WORK TO DO
Print the first line of the material below and each line after it, exactly as written, ending with the line that contains "return [(d0, u0), (d1, u0), (d1, u1), (d0, u1)]".

GIVEN MATERIAL
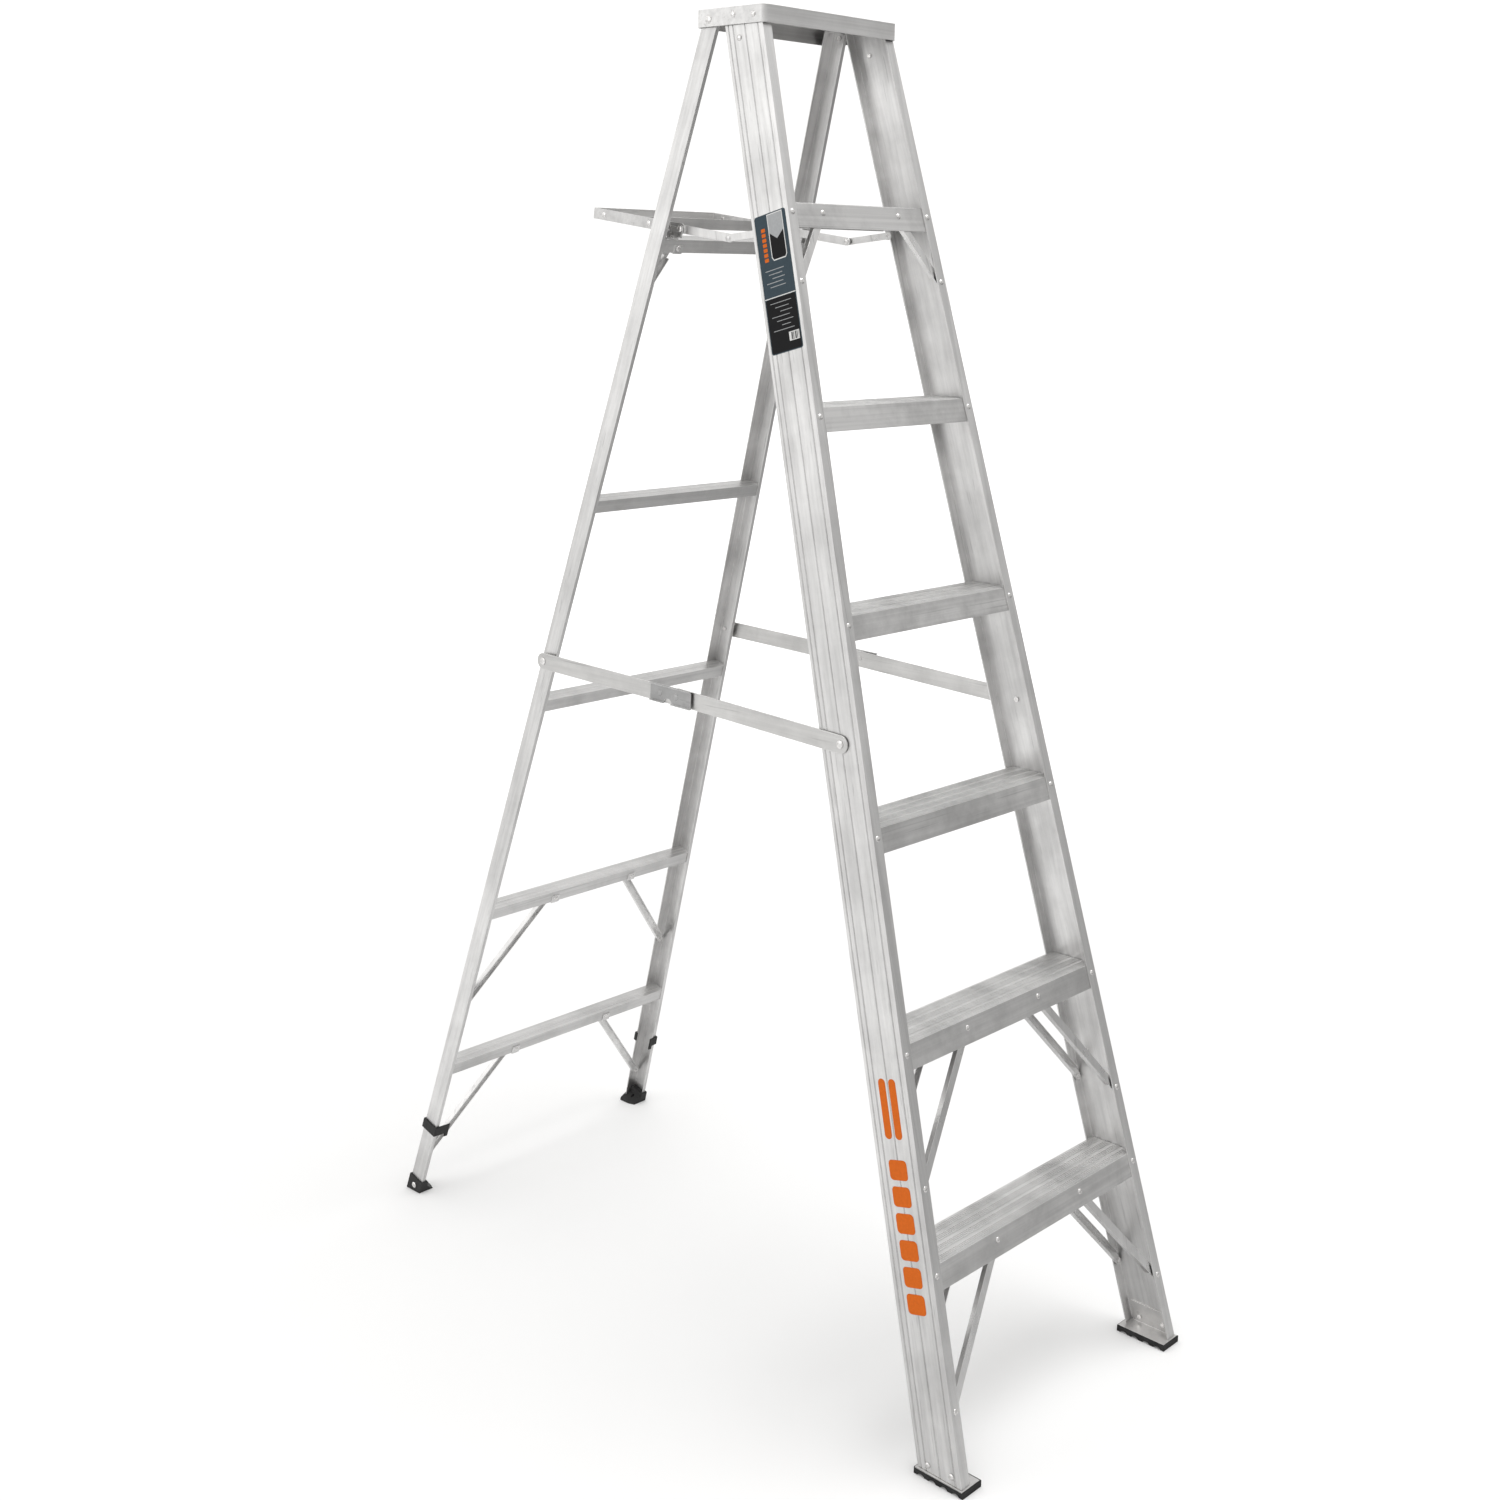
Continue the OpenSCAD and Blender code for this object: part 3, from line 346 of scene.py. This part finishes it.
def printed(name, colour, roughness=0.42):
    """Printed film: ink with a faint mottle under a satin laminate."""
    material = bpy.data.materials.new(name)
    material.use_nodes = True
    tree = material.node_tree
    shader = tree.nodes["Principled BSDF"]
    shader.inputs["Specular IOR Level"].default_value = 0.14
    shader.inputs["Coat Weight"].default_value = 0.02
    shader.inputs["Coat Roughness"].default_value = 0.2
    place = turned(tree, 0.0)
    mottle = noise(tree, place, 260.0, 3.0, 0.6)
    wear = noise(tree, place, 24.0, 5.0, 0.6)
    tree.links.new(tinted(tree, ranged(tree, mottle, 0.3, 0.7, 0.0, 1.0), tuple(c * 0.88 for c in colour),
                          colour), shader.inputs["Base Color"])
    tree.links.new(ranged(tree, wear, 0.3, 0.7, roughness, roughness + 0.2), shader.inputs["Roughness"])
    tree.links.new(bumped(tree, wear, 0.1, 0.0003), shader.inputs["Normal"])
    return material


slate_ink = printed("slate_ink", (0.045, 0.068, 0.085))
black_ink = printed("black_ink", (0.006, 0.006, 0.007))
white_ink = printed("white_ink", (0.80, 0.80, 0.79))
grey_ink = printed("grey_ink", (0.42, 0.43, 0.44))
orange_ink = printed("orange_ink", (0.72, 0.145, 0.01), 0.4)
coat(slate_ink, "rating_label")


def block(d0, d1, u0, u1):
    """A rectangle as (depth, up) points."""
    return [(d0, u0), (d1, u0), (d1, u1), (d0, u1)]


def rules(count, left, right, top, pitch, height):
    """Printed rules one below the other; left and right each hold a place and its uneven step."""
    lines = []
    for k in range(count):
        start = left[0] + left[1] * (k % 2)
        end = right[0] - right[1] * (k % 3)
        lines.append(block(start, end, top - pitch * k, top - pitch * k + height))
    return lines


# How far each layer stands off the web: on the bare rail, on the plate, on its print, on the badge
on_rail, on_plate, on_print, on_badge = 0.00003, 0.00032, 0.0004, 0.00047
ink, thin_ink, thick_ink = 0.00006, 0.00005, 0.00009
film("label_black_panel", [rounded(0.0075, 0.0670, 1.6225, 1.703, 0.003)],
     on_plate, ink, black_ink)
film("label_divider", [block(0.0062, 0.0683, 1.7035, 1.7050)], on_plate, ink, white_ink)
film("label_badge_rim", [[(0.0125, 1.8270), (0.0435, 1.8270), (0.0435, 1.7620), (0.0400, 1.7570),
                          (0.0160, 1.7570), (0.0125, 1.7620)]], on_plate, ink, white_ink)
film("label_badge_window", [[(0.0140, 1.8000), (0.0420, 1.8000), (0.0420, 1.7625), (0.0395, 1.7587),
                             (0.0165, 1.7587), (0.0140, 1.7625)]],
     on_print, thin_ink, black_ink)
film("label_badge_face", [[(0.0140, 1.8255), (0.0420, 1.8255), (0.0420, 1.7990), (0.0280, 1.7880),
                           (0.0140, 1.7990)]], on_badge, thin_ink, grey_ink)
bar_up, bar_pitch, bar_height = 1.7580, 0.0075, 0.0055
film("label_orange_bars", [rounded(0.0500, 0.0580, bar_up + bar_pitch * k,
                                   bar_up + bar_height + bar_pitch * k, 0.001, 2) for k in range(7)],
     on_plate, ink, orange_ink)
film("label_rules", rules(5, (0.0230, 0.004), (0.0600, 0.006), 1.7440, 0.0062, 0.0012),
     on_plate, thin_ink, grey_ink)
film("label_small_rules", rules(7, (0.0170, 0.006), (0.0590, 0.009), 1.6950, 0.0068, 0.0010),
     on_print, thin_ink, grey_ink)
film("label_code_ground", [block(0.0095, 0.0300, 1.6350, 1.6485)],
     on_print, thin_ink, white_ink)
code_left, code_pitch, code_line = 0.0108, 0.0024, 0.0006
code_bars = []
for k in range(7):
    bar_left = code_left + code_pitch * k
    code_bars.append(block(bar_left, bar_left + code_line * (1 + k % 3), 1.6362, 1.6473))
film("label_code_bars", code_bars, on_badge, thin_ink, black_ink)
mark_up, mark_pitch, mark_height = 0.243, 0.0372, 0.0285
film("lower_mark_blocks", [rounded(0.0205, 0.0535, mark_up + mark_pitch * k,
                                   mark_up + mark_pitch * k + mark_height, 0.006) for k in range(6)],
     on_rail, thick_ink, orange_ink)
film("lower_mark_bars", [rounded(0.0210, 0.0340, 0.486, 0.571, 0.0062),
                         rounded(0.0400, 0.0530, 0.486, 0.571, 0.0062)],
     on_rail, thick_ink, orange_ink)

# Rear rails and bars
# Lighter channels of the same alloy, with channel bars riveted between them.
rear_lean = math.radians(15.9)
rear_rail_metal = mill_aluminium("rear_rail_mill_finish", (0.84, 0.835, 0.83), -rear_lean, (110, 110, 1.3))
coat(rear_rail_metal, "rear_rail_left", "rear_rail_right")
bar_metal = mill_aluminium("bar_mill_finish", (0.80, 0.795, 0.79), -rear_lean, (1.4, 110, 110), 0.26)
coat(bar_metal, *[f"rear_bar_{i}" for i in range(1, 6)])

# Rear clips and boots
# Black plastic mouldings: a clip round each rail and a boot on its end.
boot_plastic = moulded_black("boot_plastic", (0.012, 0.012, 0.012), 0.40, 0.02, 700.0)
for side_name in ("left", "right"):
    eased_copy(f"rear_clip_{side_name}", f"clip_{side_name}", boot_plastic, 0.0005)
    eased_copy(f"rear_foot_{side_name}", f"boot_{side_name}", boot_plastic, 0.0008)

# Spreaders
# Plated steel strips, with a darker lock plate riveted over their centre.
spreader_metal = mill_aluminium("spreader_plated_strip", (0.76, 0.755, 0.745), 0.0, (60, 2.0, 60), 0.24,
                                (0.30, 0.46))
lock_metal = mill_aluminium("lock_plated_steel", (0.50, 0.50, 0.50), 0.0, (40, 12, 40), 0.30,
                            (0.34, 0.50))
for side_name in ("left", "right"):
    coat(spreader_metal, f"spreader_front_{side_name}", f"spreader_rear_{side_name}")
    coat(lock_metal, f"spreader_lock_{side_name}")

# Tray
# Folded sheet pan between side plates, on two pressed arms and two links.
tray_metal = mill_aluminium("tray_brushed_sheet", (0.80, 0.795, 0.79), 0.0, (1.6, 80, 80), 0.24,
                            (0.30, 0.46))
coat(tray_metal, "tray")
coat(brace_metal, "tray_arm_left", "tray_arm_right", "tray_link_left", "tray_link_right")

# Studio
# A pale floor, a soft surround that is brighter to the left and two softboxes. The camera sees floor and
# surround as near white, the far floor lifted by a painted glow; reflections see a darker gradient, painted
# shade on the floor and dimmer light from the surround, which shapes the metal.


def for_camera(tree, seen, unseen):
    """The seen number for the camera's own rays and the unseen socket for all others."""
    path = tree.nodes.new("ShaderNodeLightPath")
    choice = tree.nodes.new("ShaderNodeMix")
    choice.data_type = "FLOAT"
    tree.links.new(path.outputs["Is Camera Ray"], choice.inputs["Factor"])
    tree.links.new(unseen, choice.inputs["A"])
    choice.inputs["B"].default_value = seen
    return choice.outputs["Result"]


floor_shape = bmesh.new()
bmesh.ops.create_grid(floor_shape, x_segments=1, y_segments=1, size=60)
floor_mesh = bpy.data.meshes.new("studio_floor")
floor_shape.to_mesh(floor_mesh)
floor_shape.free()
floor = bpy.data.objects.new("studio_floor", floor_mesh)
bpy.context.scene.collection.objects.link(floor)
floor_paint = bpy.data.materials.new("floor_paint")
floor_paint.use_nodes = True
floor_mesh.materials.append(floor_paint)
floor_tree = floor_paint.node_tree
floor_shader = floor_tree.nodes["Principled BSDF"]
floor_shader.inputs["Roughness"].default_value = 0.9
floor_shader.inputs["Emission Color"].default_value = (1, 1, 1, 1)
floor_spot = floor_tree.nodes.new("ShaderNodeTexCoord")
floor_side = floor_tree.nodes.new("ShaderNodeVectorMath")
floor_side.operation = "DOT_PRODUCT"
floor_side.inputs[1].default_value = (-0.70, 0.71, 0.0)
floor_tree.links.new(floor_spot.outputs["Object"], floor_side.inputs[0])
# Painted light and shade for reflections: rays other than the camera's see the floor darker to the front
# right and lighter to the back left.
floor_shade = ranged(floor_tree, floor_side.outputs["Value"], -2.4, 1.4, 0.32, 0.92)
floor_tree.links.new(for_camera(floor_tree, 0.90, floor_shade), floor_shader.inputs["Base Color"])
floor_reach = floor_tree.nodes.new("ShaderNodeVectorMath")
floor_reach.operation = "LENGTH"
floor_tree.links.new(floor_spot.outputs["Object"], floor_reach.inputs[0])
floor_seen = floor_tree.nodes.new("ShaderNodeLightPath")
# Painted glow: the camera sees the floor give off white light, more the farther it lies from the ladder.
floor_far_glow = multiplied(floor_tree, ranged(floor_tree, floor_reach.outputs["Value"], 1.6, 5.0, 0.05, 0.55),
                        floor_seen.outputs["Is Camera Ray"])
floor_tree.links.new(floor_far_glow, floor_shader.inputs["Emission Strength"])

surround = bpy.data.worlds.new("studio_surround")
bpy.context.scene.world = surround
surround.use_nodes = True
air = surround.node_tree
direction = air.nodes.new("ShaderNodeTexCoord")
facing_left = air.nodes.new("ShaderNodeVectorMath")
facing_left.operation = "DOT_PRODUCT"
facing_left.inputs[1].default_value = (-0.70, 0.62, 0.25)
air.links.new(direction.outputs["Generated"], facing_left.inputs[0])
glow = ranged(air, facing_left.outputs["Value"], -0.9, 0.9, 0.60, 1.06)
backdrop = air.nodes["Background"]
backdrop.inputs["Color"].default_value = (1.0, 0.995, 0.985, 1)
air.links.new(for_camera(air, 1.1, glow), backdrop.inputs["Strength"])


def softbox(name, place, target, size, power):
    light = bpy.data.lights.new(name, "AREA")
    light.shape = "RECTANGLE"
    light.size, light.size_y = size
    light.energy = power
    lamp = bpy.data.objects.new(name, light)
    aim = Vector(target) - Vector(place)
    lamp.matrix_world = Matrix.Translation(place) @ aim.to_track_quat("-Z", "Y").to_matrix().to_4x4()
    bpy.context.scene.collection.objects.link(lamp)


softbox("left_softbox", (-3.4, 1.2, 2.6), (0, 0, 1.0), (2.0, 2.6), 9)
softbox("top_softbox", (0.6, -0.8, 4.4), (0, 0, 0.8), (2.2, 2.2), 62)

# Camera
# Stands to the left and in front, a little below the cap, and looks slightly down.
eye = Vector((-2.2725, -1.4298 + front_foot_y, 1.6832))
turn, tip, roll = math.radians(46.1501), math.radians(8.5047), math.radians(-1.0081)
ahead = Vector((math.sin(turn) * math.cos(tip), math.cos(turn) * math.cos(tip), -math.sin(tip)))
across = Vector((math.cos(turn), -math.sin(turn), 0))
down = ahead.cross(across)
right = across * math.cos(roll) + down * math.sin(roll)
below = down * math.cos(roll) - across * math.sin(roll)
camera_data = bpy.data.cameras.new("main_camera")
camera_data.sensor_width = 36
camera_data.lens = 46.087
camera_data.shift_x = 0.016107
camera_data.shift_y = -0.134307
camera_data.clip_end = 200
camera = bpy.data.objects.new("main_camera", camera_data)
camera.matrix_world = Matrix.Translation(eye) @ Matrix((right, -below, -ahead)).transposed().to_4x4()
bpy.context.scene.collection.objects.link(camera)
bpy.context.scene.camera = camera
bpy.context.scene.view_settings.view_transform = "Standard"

PROBLEM SOLUTION
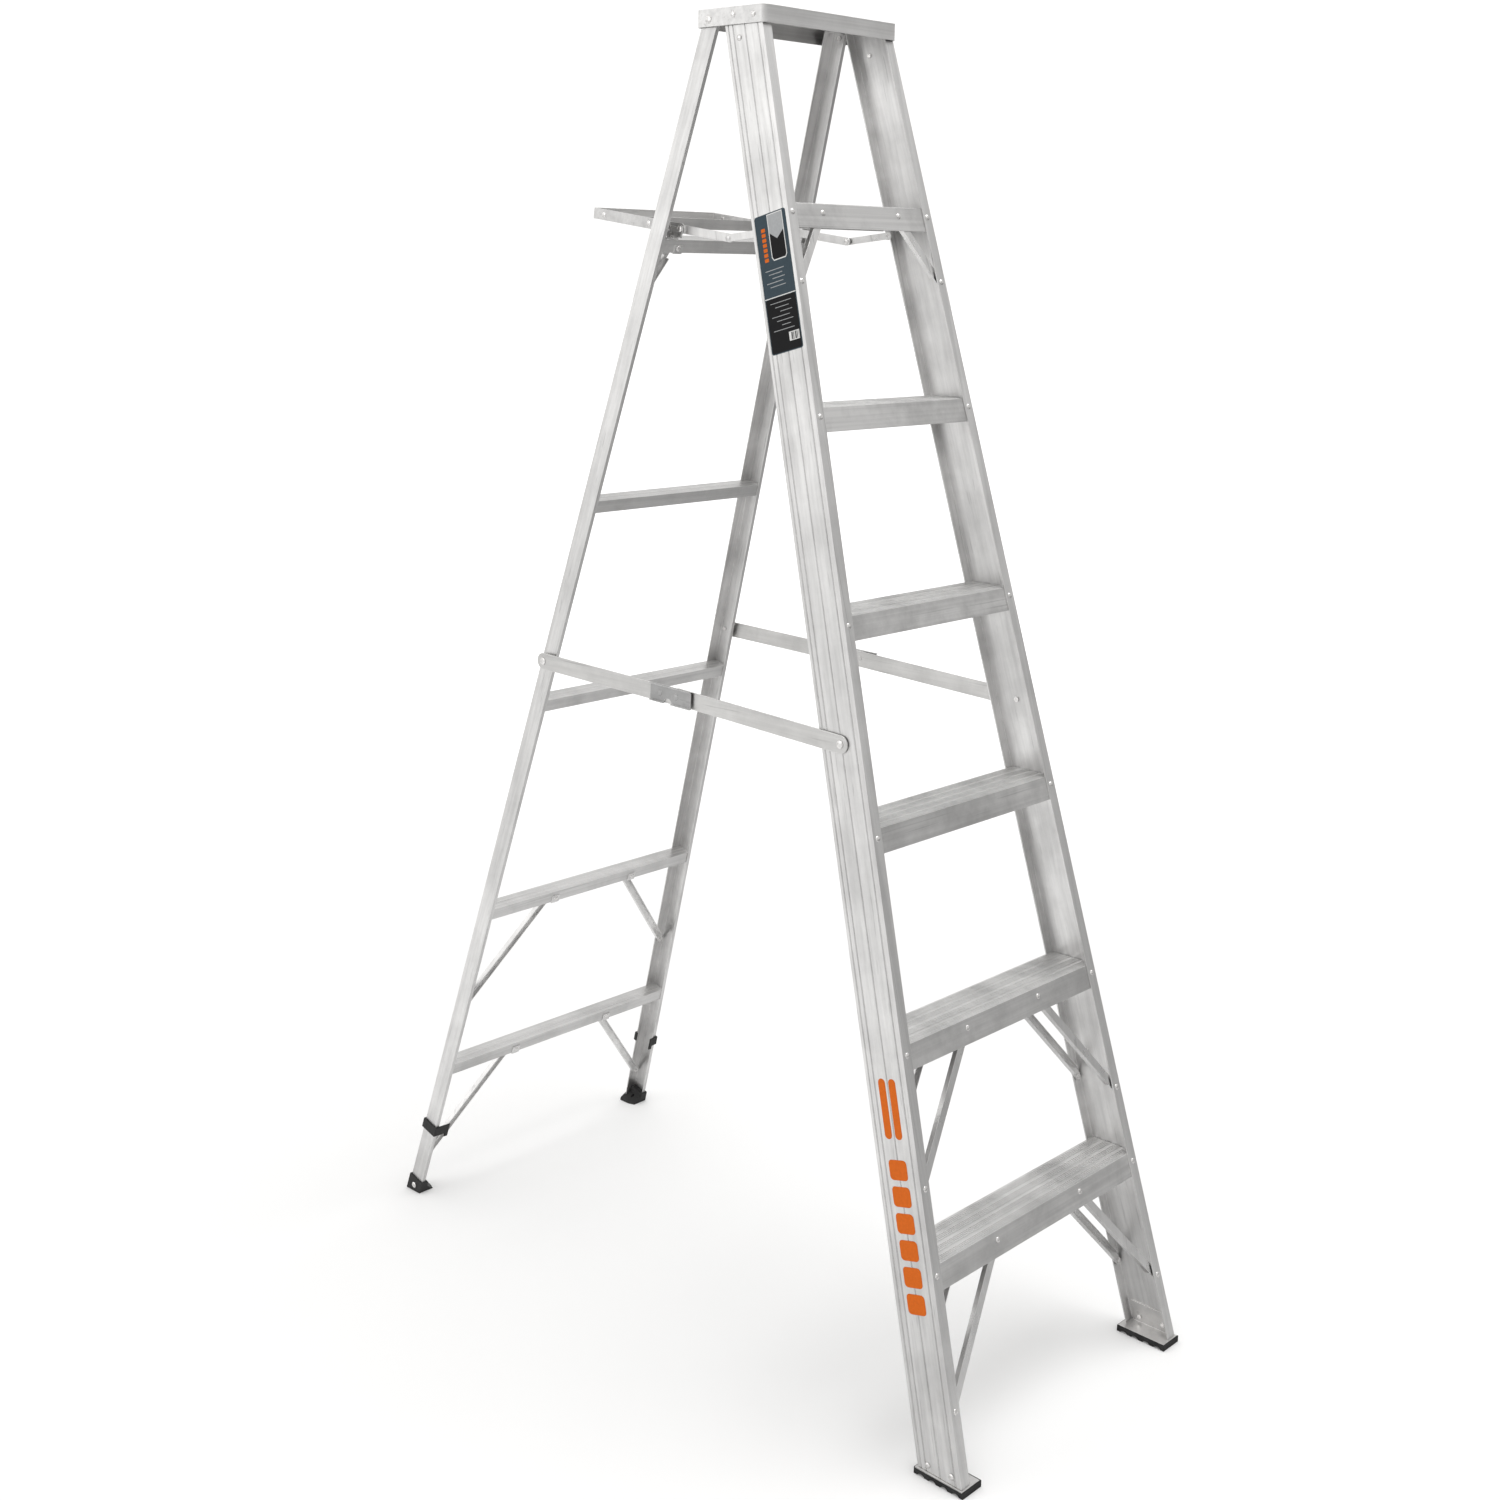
Continue the OpenSCAD and Blender code for this object: part 3, from line 346 of scene.py. This part finishes it.
def printed(name, colour, roughness=0.42):
    """Printed film: ink with a faint mottle under a satin laminate."""
    material = bpy.data.materials.new(name)
    material.use_nodes = True
    tree = material.node_tree
    shader = tree.nodes["Principled BSDF"]
    shader.inputs["Specular IOR Level"].default_value = 0.14
    shader.inputs["Coat Weight"].default_value = 0.02
    shader.inputs["Coat Roughness"].default_value = 0.2
    place = turned(tree, 0.0)
    mottle = noise(tree, place, 260.0, 3.0, 0.6)
    wear = noise(tree, place, 24.0, 5.0, 0.6)
    tree.links.new(tinted(tree, ranged(tree, mottle, 0.3, 0.7, 0.0, 1.0), tuple(c * 0.88 for c in colour),
                          colour), shader.inputs["Base Color"])
    tree.links.new(ranged(tree, wear, 0.3, 0.7, roughness, roughness + 0.2), shader.inputs["Roughness"])
    tree.links.new(bumped(tree, wear, 0.1, 0.0003), shader.inputs["Normal"])
    return material


slate_ink = printed("slate_ink", (0.045, 0.068, 0.085))
black_ink = printed("black_ink", (0.006, 0.006, 0.007))
white_ink = printed("white_ink", (0.80, 0.80, 0.79))
grey_ink = printed("grey_ink", (0.42, 0.43, 0.44))
orange_ink = printed("orange_ink", (0.72, 0.145, 0.01), 0.4)
coat(slate_ink, "rating_label")


def block(d0, d1, u0, u1):
    """A rectangle as (depth, up) points."""
    return [(d0, u0), (d1, u0), (d1, u1), (d0, u1)]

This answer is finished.